We lamented that the crowd occupying the little gazebo-like structure (I'm not sure what they're really called) seemed both to have filled it up, but also wasn't broken out into just the wives like last time. It seemed the “men over there and women over here, tended to occasionally by the men” experience we had last week wasn't going to happen.
We did run into a woman we'd run into previously. She had met us at the hotel restaurant, and invited us to the Diabetes Wellness Center. Her name is Kristen or Kirsten or something like that; no slight to her...I'm just horrible with names. She was there with her little boy, who was having a swell time at the moment slinging rocks at other rocks with a little beach shovel. She was there with the other group, and I think having that connection helped ease the initial “stranger” vibe, and things got a little chattier between the groups. They still stopped Buster from doing his job, even when told to by Kenneth.
We fed the kids, and it happened that they both fell asleep for a while. We laid them out on the table, and I chaperoned them while the moms went in search of more shells and such. I got a little friendly teasing from the other guys, but they're all dads, too, and have had to do the same. They joked that it's a good Father's Day if you get to spend it with your kids, even if they are sleeping—sometimes especially if they're sleeping. After the moms returned, I went and sat with the guys for a bit, as they were cooking over by the men's area.
It was a different set of guys, again, with only a couple from the last week, and none from the first week we'd visited. This it turns out is the norm, as the only constant seems to be Kenneth and his group of kids, and the others come and go on their own boats, for the most part, when their schedules allow.
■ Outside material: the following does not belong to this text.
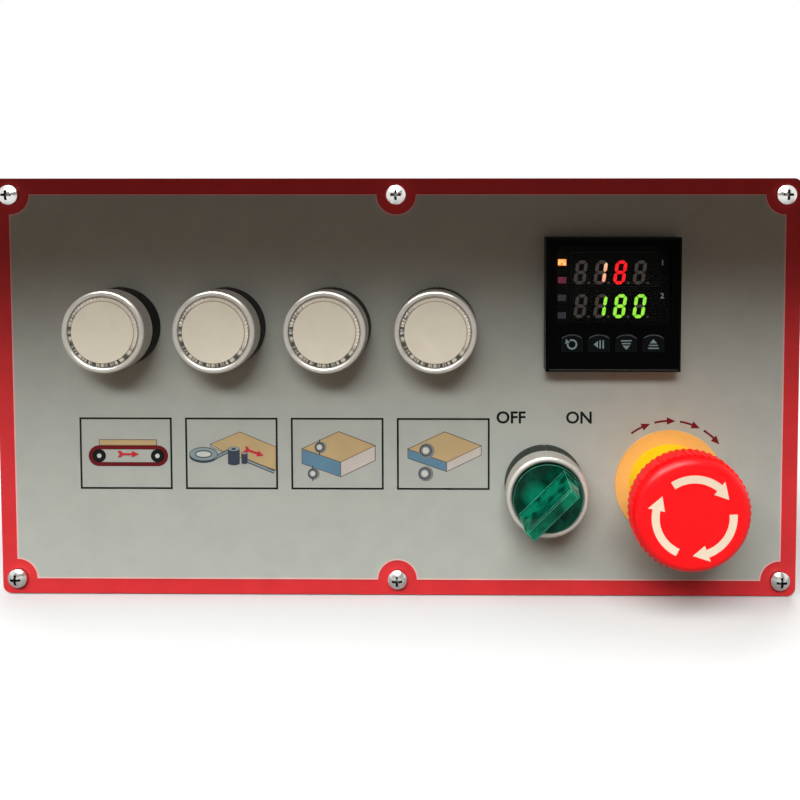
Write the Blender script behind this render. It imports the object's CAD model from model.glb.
"""Looks of the operator panel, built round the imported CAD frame.

Panel coordinates: x to the right and z up from the plate's centre, and h out of the film's face.
They and all sizes are in mm, unless a comment says metres.
"""
import math

import bmesh
import bpy
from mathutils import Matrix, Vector
from mathutils.geometry import tessellate_polygon

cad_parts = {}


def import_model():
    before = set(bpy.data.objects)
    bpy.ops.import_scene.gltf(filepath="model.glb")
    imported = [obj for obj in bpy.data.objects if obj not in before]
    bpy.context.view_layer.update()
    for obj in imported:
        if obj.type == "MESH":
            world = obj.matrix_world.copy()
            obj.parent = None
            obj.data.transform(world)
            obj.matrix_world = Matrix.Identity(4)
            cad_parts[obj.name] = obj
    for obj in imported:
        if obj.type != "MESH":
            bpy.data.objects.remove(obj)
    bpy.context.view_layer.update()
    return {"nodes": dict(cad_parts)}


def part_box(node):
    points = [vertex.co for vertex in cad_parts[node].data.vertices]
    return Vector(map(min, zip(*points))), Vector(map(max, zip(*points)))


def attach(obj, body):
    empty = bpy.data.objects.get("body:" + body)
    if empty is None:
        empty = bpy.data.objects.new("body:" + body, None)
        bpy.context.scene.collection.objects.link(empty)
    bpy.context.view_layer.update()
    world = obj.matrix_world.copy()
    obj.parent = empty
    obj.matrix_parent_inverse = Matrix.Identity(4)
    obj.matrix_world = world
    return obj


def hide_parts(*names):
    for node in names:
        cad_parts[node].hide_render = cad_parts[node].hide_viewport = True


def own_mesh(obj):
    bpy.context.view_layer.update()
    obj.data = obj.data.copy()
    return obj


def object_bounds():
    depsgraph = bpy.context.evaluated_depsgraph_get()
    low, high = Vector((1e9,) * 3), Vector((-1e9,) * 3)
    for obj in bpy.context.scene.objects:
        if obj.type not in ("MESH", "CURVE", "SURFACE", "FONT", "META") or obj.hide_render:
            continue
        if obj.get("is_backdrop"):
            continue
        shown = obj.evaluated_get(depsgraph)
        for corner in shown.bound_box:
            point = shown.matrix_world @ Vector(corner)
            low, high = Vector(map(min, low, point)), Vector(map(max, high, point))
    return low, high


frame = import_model()

MM = 0.001                                # a millimetre in metres
NODES = frame["nodes"]
FILM_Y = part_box("graphic_film")[0].y      # the film's face, in metres; the front looks along -Y
BUTTONS = range(1, 5)                     # numbers of the four push buttons


def middle(node):
    """Panel coordinates (x, z) of a node's middle."""
    low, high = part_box(node)
    return ((low.x + high.x) / 2 / MM, (low.z + high.z) / 2 / MM)


def front_h(node):
    """Height of a node's foremost point over the film."""
    return (FILM_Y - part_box(node)[0].y) / MM


def rear_h(node):
    """Height of a node's rearmost point over the film, below 0 behind it."""
    return (FILM_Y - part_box(node)[1].y) / MM


def at(x, z, h):
    """World point, in metres, of a place on the panel."""
    return Vector((x * MM, FILM_Y - h * MM, z * MM))


# ---------- Node trees ----------

NOISE_ROUGHNESS = 0.55


def srgb(r, g, b):
    """Linear colour of an 8-bit screen colour."""
    def linear(c):
        c /= 255
        return c / 12.92 if c <= 0.04045 else ((c + 0.055) / 1.055) ** 2.4
    return (linear(r), linear(g), linear(b), 1)


def times(colour, factor):
    """A colour made darker or lighter, and opaque."""
    return tuple(min(1, c * factor) for c in colour[:3]) + (1,)


def grey(value):
    """A grey, from 0 for black to 1 for white."""
    return (value, value, value, 1)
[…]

It seems much more of this bunch was more comfortable chatting in Marshallese, or whatever, so I wasn't really able to participate much, except when Kenneth or Bobby, the other guy from last time, made sure to include me.
Since the wife-tending wasn't happening like before, I hopped between hanging with the men and the moms. Somewhere during this hopping, lunch was ready, and everyone grabbed some food from the various bins. They'd slaughtered and cooked another pig. I asked if like Fiji and Hawaii they had a tradition of cooking the pigs underground. They do, and of course I've forgotten what they call it. They said that's too much work, though, so they just cooked this pig on a spit. They also had some fresh-caught tuna, served in an apparently traditional way: just cut in half an pulled apart as you want some.
The moms took the kids to the ocean side of the island for some low-tide shell hunting. Even though the floating cooler hadn't been loaded or set afloat, I was kind of out of the conversational loop, the moms had left, and I was hot, so I slathered on some sunscreen and helped myself to a little float in the lagoon to cool off. Just a little bit after, it started raining. It rained kind of hard for just a few minutes, and then got sunny again. I floated through the rain, and pulled myself out only after the other group had started to leave. It had nothing to do directly with their leaving, but more to do with me being in the way in the lagoon as they brought their skiff to shore to load a bit of stuff and take it to their boat, and return for more.
I rinsed my arms and legs (and sandals) with the freshwater hose at the edge of the beach. I changed into dry clothes that I'd brought with, and helped with the kids again. Before too much longer, the stuff got loaded back on the cart and we set out for the home-side of the island.
It started raining during the return trip, so the moms took the kids into the cabin of the boat, and I joined Kenneth and Bobby on the upper deck. Just a couple minutes later the rain stopped. I thought I saw the gals back out on the lower deck, but I stayed above chatting with the guys.
They told me that it has been unusually rainy this year. This is a good thing, they tell me, as their fresh water is almost entirely from rainfall. They have a reservoir that can store a couple months of water, but that means they usually run out of water two months after it stops raining. A lot of homes and other buildings have giant rain barrels attached to them, that they use for their own consumption, often without additional filtering. Some people use it for non-potable uses, like in toilets or gardens, but some use it for any freshwater needs. The additional weeks of rain they've had this year have staved off the start of that countdown.
It seems that just about every year, when the reserves dry up, a state of emergency is declared, and help is sought. Nearly always the U.S. steps in, sending a Navy ship to desalinate water until the next rainy season starts. This last year, a Japanese ship was here; I'm not sure if that was instead of a U.S. ship or in addition to one. Speculation is that the Japanese won't be able to help this year, though, since they're probably busy still working out their troubles after that giant earthquake earlier in the year.
Apparently, there's no desalination facility in the country able to satisfy the needs of everyone. There is some supplementation from bottled water and soda and other imported goods of the kind, but not enough to fill all of the canteens, so to speak. I'm not sure what that would take on a scale large enough to keep all 60K people in the country in fresh water, but it seems like that might be a prudent thing for someone to do. Either as a government-run facility, or a business opportunity.
There is the Pacific Pure Water Company here, but apparently they focus on purifying rainwater, not desalinating ocean water. If an occasional ship can meet the needs, it seems like a land-based plant or few could better meet the needs. There are a few large atolls, so there could be a few such plants, spreading out both jobs and supply to meet the needs. And not just of the Marshallese; this is apparently a problem throughout small nations in the south Pacific.
After docking and unloading the boat. I vehemently thanked Kenneth for letting us join him the last few weeks. I shared that our paperwork was coming due and that it might be the case that we could receive our visas this week. Depending on that and available flights, and the rest, we might not be around for next Sunday. He said if we were we should try to make it, 'cause we're a good addition.
We got a few good showers in, and bathed Grace. We went to the restaurant for a quick pizza, where Grace fell asleep for the night. Tired from a long, good day, we turned in directly upon returning to the room, too.